### Problem to work on
Retype, exactly as written, every line from the one containing "obj.matrix_parent_inverse = Matrix.Identity(4)" down to the one containing "# The look of", including both, and nothing else.

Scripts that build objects
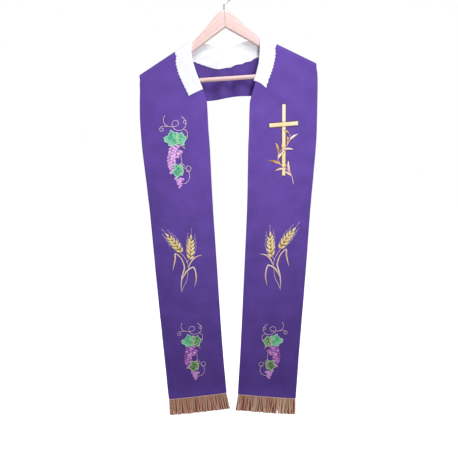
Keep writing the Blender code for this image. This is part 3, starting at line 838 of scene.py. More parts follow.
def collarSkin(face, places, distance, lift, columns):
    # one layer: across the cloth from the neck edge, or a little beyond it, to the scalloped edge;
    # the ends slide down by their skew and bow up by a half sine
    depth = collarDepth(face, places, distance)
    reach = neckReach(places)
    across = columns * (depth + reach)[:, None] - reach[:, None]
    slide = 0.0
    for side in (-1, 1):
        end = collarEnd(side)
        near = smoothStep(side * places, end - collar["endReach"], end)[:, None]
        bow = collar["endBow"][side] * np.sin(math.pi * columns)
        slide = slide + side * near * (collar["endSkew"][side] * columns - bow)
    across = across / stripWidth(places)[:, None]
    middle, normal, sideways = clothFrame(places[:, None] + slide, across)
    fade = np.minimum(1, 3 * columns)
    if face < 0:
        calm = smoothStep(np.abs(places), *collar["calmPlaces"])[:, None]
        fade = fade * (1 - (1 - collar["calm"]) * calm)
    raised = fade * humps(collarCreases[face], distance[:, None], columns * depth[:, None])
    return middle + face * normal * (lift[:, None] + raised)[..., None], face * normal, sideways


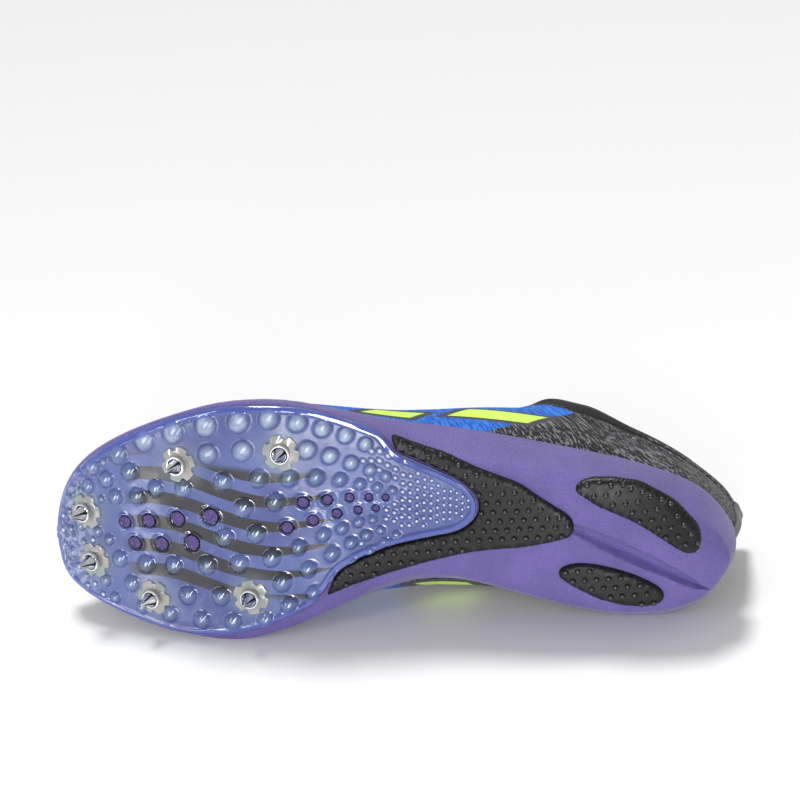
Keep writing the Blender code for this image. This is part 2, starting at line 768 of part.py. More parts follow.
def circle(radius, sides, start=0.0):
    return [(radius * math.cos(start + 2 * math.pi * i / sides),
             radius * math.sin(start + 2 * math.pi * i / sides)) for i in range(sides)]


def lobed(radius):
    points = []
    sides = RECEPTACLE_LOBES * 3
    for i in range(sides):
        angle = 2 * math.pi * i / sides
        reach = radius - LOBE_DEPTH * (1 - math.cos(RECEPTACLE_LOBES * angle)) / 2
        points.append((reach * math.cos(angle), reach * math.sin(angle)))
    return points


def make_spikes():
    amber = material("pale clear receptacle", (0.62, 0.60, 0.50), 0.20)
    chrome = material("polished steel", (0.78, 0.79, 0.80), 0.18, 1.0)
    for number, (share, across) in enumerate(SPIKE_ROWS, 1):
        x = share * LENGTH
        y = across * BALL_WIDTH
        facing = normal_at(x, y)
        turn = Vector((0, 0, 1)).rotation_difference(facing).to_matrix()
        seat = Vector((x, y, bottom_height(x, y))) + facing * (2 * GAP + PLATE_THICKNESS)
        radius = RECEPTACLE_DIAMETER / 2
        turned_rings(seat, turn, [(0.0, lobed(radius)),
                                  (RECEPTACLE_THICKNESS - RECEPTACLE_BEVEL, lobed(radius)),
                                  (RECEPTACLE_THICKNESS, lobed(radius - RECEPTACLE_BEVEL))],
                     "receptacle_%d" % number, amber)
        leaning = (facing + Vector((math.tan(SPIKE_LEAN), 0, 0))).normalized()
        turn = Vector((0, 0, 1)).rotation_difference(leaning).to_matrix()
        slack = FLANGE_DIAMETER / 2 * math.tan(SPIKE_LEAN)
        foot = seat + facing * (RECEPTACLE_THICKNESS + GAP + slack)
        flange = circle(FLANGE_DIAMETER / 2, SPIKE_SIDES)
        root = circle(SPIKE_ROOT / 2, SPIKE_SIDES)
        tip = circle(SPIKE_TIP / 2, SPIKE_SIDES)
        turned_rings(foot, turn, [(0.0, flange), (FLANGE_THICKNESS, flange),
                                  (FLANGE_THICKNESS, root), (SPIKE_LENGTH, tip)],
                     "spike_%d" % number, chrome)


def rib_curves(rows):
    turns = [turn_of(share) for share in column(rows, RIB_COLUMNS, "share")]
    sizes = {"x": LENGTH, "y": BALL_WIDTH, "z": INSTEP_HEIGHT, "lean": INSTEP_HEIGHT,
             "rise": INSTEP_HEIGHT, "spread": INSTEP_HEIGHT, "drop": INSTEP_HEIGHT}
    return {name: smooth_curve(turns, [size * v for v in column(rows, RIB_COLUMNS, name)])
            for name, size in sizes.items()}


class Upper:
    # The upper's outer and inner surface, as ribs that rise from the sole's seat
    # to the edge of the opening.
    def __init__(self):
        lateral = rib_curves(LATERAL_RIBS)
        medial = rib_curves(MEDIAL_RIBS)
        lip = sole_outline(1.0)
        self.feather = inset(lip, LIP_WIDTH + 2 * GAP + FEATHER_SLACK)
        drawn = inset(lip, 4 * LIP_WIDTH)
        self.ribs = []
        for i, (turn, is_lateral) in enumerate(rounds()):
            side = lateral if is_lateral else medial
            x, y = self.feather[i]
            out = Vector((x - drawn[i][0], y - drawn[i][1], 0)).normalized()
            foot = Vector((x, y, lip_height(x) + GAP))
            opening = Vector((side["x"](turn), side["y"](turn), side["z"](turn)))
            flat = Vector((foot.x - opening.x, foot.y - opening.y, 0))
            away = flat.normalized() if flat.length > 0.004 else out
            lead_off = foot + out * side["lean"](turn) + Vector((0, 0, side["rise"](turn)))
            lead_in = opening + away * side["spread"](turn) - Vector((0, 0, side["drop"](turn)))
            self.ribs.append((foot, lead_off, lead_in, opening))
        self.steps = list(RIB_STEPS) + [BINDING_FROM, BINDING_FROM + BINDING_SLOPE, 1.0]

    def on_rib(self, i, t):
        a, b, c, d = self.ribs[i]
        s = 1 - t
        return a * s ** 3 + b * (3 * s * s * t) + c * (3 * s * t * t) + d * t ** 3

    def normal(self, i, t):
        step = 0.02
        up = self.on_rib(i, min(1.0, t + step)) - self.on_rib(i, max(0.0, t - step))
        j, k = (i + 1) % AROUND, (i - 1) % AROUND
        along = self.on_rib(j, t) - self.on_rib(k, t)
        facing = up.cross(along)
        return facing.normalized()

    def outer(self, i, t):
        proud = BINDING_STEP if t > BINDING_FROM else 0.0
        return self.on_rib(i, t) + self.normal(i, t) * proud

    def inner(self, i, t, extra=0.0):
        return self.on_rib(i, t) - self.normal(i, t) * (UPPER_WALL + extra)

    def above(self, place, t, height):
        # A point over the outer surface, between two ribs.
        i = math.floor(place)
        sides = [self.outer(k, t) + self.normal(k, t) * height for k in (i, i + 1)]
        return sides[0].lerp(sides[1], place - i)

    def base(self, inward):
        # The wall's straight foot, which stands inside the midsole's lip.
        points = inset(self.feather, inward)
        return raised(points, lambda x, y: seat_height(x, y) + GAP)


def make_upper(upper):
    knit = material("dark heathered knit", (0.035, 0.037, 0.042), 0.85)
    rings = [upper.base(0.0)]
    rings += [[upper.outer(i, t) for i in range(AROUND)] for t in upper.steps]
    rings += [[upper.inner(i, t) for i in range(AROUND)] for t in LINING_STEPS]
    rings.append(upper.base(UPPER_WALL))
    bm = bmesh.new()
    loops = [[bm.verts.new(point) for point in ring] for ring in rings]
    for one, two in zip(loops, loops[1:] + loops[:1]):
        for i in range(AROUND):
            j = (i + 1) % AROUND
            bm.faces.new((one[i], one[j], two[j], two[i]))
    return finish(bm, "upper", knit)


def insole_low(x, y):
    return seat_height(x, y) + INSOLE_GAP


def insole_side(x, y):
    return insole_low(x, y) + INSOLE_THICKNESS - INSOLE_ROUND


def insole_high(x, y):
    return insole_low(x, y) + INSOLE_THICKNESS


def make_insole():
    grey = material("insole cloth", (0.05, 0.05, 0.055), 0.9)
    outline = inset(sole_outline(1.0), LIP_WIDTH + UPPER_WALL + 5 * GAP)
    drawn = inset(outline, INSOLE_ROUND)
    rings = [raised(shrink(outline, share), insole_low) for share in (0.10, 0.60, 1.0)]
    rings.append(raised(outline, insole_side))
    rings += [raised(shrink(drawn, share), insole_high) for share in (1.0, 0.60, 0.10)]
    return stacked("insole", rings, grey)


def tongue_rows(upper):
    # Rows of points over the tongue's face, from its free top to its front end.
    # Each row runs from the lateral tucked edge to the medial one.
    first = next(i for i in range(AROUND) if upper.ribs[i][3].x > TONGUE_FROM * LENGTH)
    rows = []
    for i in range(first, TONGUE_LAST_RIB + 1):
        j = AROUND - i
        left = upper.inner(i, 1.0, TONGUE_GAP)
        right = upper.inner(j, 1.0, TONGUE_GAP)
        rise = TONGUE_CROWN if i < TONGUE_LAST_RIB else -TONGUE_DIP
        middle = []
        for step in range(5):
            t = step / 4
            middle.append(left.lerp(right, t) + Vector((0, 0, rise * 4 * t * (1 - t))))
        rows.append([upper.inner(i, TONGUE_TUCK, TONGUE_GAP)] + middle
                    + [upper.inner(j, TONGUE_TUCK, TONGUE_GAP)])
    rows.append([upper.inner(i, t, TONGUE_DIP) for i, t in TONGUE_FRONT])
    centre = rows[0][len(rows[0]) // 2]
    free = []
    for reach in (1.0, 0.7, 0.35):
        narrow = 1 - (1 - TONGUE_TAPER) * reach
        row = [centre + TONGUE_TIP * reach + (p - centre) * narrow for p in rows[0]]
        row[0] = row[1] + Vector((0, TONGUE_FLAP, -TONGUE_FLAP / 2))
        row[-1] = row[-2] - Vector((0, TONGUE_FLAP, TONGUE_FLAP / 2))
        free.append(row)
    return free + rows


def make_tongue(upper):
    # A padded sheet whose side edges are tucked under the eyestays.
    cloth = material("tongue cloth", (0.03, 0.03, 0.034), 0.9)
    rows = tongue_rows(upper)
    wide = len(rows[0])
    bm = bmesh.new()
    top = []
    under = []
    for r, row in enumerate(rows):
        top.append([bm.verts.new(point) for point in row])
        line = []
        for c, point in enumerate(row):
            along = rows[min(r + 1, len(rows) - 1)][c] - rows[max(r - 1, 0)][c]
            across = row[min(c + 1, wide - 1)] - row[max(c - 1, 0)]
            facing = along.cross(across).normalized()
            thin = TONGUE_EDGE if c in (0, wide - 1) else 1.0
            line.append(bm.verts.new(point + facing * TONGUE_THICKNESS * thin))
        under.append(line)
    for r in range(len(rows) - 1):
        for grid in (top, under):
            for c in range(wide - 1):
                bm.faces.new((grid[r][c], grid[r][c + 1], grid[r + 1][c + 1], grid[r + 1][c]))
        for c in (0, wide - 1):
            bm.faces.new((top[r][c], top[r + 1][c], under[r + 1][c], under[r][c]))
    for c in range(wide - 1):
        for r in (0, len(rows) - 1):
            bm.faces.new((top[r][c], top[r][c + 1], under[r][c + 1], under[r][c]))
    return finish(bm, "tongue", cloth)


def make_laces(upper):
    # Bars of the lace from one eyestay over the tongue to the other.
    white = material("lace cord", (0.60, 0.62, 0.60), 0.8)
    for number, (share, clearance) in enumerate(LACE_ROWS, 1):
        place = turn_of(share) / (2 * math.pi) * AROUND
        start = upper.above(place, LACE_HEM, LACE_RADIUS + clearance)
        end = upper.above(AROUND - place, LACE_HEM, LACE_RADIUS + clearance)
        points = []
        for step in range(LACE_STEPS + 1):
            t = step / LACE_STEPS
            crown = Vector((0, 0, LACE_CROWN * (4 * t * (1 - t)) ** 0.6))
            points.append(start.lerp(end, t) + crown)
        curve = bpy.data.curves.new("lace_bar_%d" % number, "CURVE")
        curve.dimensions = "3D"
        curve.bevel_depth = LACE_RADIUS
        curve.bevel_resolution = 2
        curve.use_fill_caps = True
        spline = curve.splines.new("POLY")
        spline.points.add(len(points) - 1)
        for knot, point in zip(spline.points, points):
            knot.co = (*point, 1.0)
        curve.materials.append(white)
        bar = bpy.data.objects.new("lace_bar_%d" % number, curve)
        bpy.context.collection.objects.link(bar)


def lowest(points, normal):
    return min(points, key=lambda p: p.dot(normal))


def resting_turn(midsole, upper_piece):
    # The way up in which the sole's edge at the ball and heel and the upper's
    # medial side all touch one plane.
    sole = [v.co.copy() for v in midsole.data.vertices]
    ball = [p for p in sole if p.x > 0.55 * LENGTH]
    heel = [p for p in sole if p.x < 0.35 * LENGTH]
    cloth = [v.co.copy() for v in upper_piece.data.vertices]
    up = Vector((0.08, 1.0, -0.15)).normalized()
    for _ in range(40):
        a, b, c = lowest(ball, up), lowest(heel, up), lowest(cloth, up)
        facing = (b - a).cross(c - a).normalized()
        up = facing if facing.y > 0 else -facing
    return up, lowest(ball, up).dot(up)


def set_down(up, floor):
    # Sole towards -Y, toe towards -X, lateral side up, flats cut on the floor.
    along = (Vector((1, 0, 0)) - up * up.x).normalized()
    depth = (-along).cross(up) * -1
    turn = Matrix((-along, depth, up)).to_4x4()
    corners = []
    for piece in bpy.context.collection.objects:
        if piece.type == "MESH" and not piece.hide_render:
            corners += [turn @ v.co for v in piece.data.vertices]
    low = [min(c[k] for c in corners) for k in range(3)]
    high = [max(c[k] for c in corners) for k in range(3)]
    place = Matrix.Translation((-(low[0] + high[0]) / 2, -(low[1] + high[1]) / 2,
                                -floor - FLAT_DEPTH))
    for piece in bpy.context.collection.objects:
        piece.matrix_world = place @ turn
    bpy.context.view_layer.update()
    bm = bmesh.new()
    bmesh.ops.create_cube(bm, size=1.0)
    bmesh.ops.scale(bm, vec=FLOOR_BOX, verts=bm.verts)
    bmesh.ops.translate(bm, vec=(0, 0, -FLOOR_BOX.z / 2), verts=bm.verts)
    return finish(bm, "floor_cutter", material("floor", (0.5, 0.5, 0.5), 0.5), False)


def build():
    for piece in list(bpy.data.objects):
        bpy.data.objects.remove(piece)
    midsole = make_midsole()
    make_plate(plate_outline())
    make_rubber()
    make_spikes()
    upper = Upper()
    upper_piece = make_upper(upper)
    make_insole()
    make_tongue(upper)
    make_laces(upper)
    up, floor = resting_turn(midsole, upper_piece)
    floor_box = set_down(up, floor)
    cut(midsole, floor_box)
    cut(upper_piece, floor_box)


build()
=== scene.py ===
import math
import random

import bmesh
import bpy
import numpy as np
from mathutils import Matrix, Vector, noise
from mathutils.bvhtree import BVHTree


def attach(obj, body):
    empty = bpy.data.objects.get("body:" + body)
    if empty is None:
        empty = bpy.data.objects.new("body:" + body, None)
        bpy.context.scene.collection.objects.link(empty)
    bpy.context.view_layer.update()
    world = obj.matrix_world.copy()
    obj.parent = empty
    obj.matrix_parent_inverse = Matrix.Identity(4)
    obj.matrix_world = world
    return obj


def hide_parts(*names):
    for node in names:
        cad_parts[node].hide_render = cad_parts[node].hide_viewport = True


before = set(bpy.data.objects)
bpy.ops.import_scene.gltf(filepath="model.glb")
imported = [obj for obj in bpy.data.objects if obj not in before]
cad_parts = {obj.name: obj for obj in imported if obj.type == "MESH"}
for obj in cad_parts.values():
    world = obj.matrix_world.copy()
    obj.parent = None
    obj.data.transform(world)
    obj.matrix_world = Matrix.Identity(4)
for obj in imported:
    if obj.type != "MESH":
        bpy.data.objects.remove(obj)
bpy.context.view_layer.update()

# The look of a left track spike shoe that lies on its side with its sole to the camera.

# The shoe's own frame in the row frame: x heel to toe, y to the lateral side, z from
# the sole to the ankle, in metres.
SHOE = Matrix((
    (-0.99643, 0.08349, -0.01227, 0.14265),
    (0.00000, 0.14542, 0.98937, -0.04049),
    (0.08439, 0.98584, -0.14490, 0.03612),
    (0.00000, 0.00000, 0.00000, 1.00000),
))
UNSHOE = SHOE.inverted()
LENGTH = 0.285
BALL_WIDTH = 0.104
INSTEP_HEIGHT = 0.086
PLATE_FACE = 0.0017        # how far the plate's face lies below the foam
RUBBER_FACE = 0.0021       # the same for the midfoot rubber
POD_FACE = 0.0023          # and for the heel pods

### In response
    obj.matrix_parent_inverse = Matrix.Identity(4)
    obj.matrix_world = world
    return obj


def hide_parts(*names):
    for node in names:
        cad_parts[node].hide_render = cad_parts[node].hide_viewport = True


before = set(bpy.data.objects)
bpy.ops.import_scene.gltf(filepath="model.glb")
imported = [obj for obj in bpy.data.objects if obj not in before]
cad_parts = {obj.name: obj for obj in imported if obj.type == "MESH"}
for obj in cad_parts.values():
    world = obj.matrix_world.copy()
    obj.parent = None
    obj.data.transform(world)
    obj.matrix_world = Matrix.Identity(4)
for obj in imported:
    if obj.type != "MESH":
        bpy.data.objects.remove(obj)
bpy.context.view_layer.update()

# The look of a left track spike shoe that lies on its side with its sole to the camera.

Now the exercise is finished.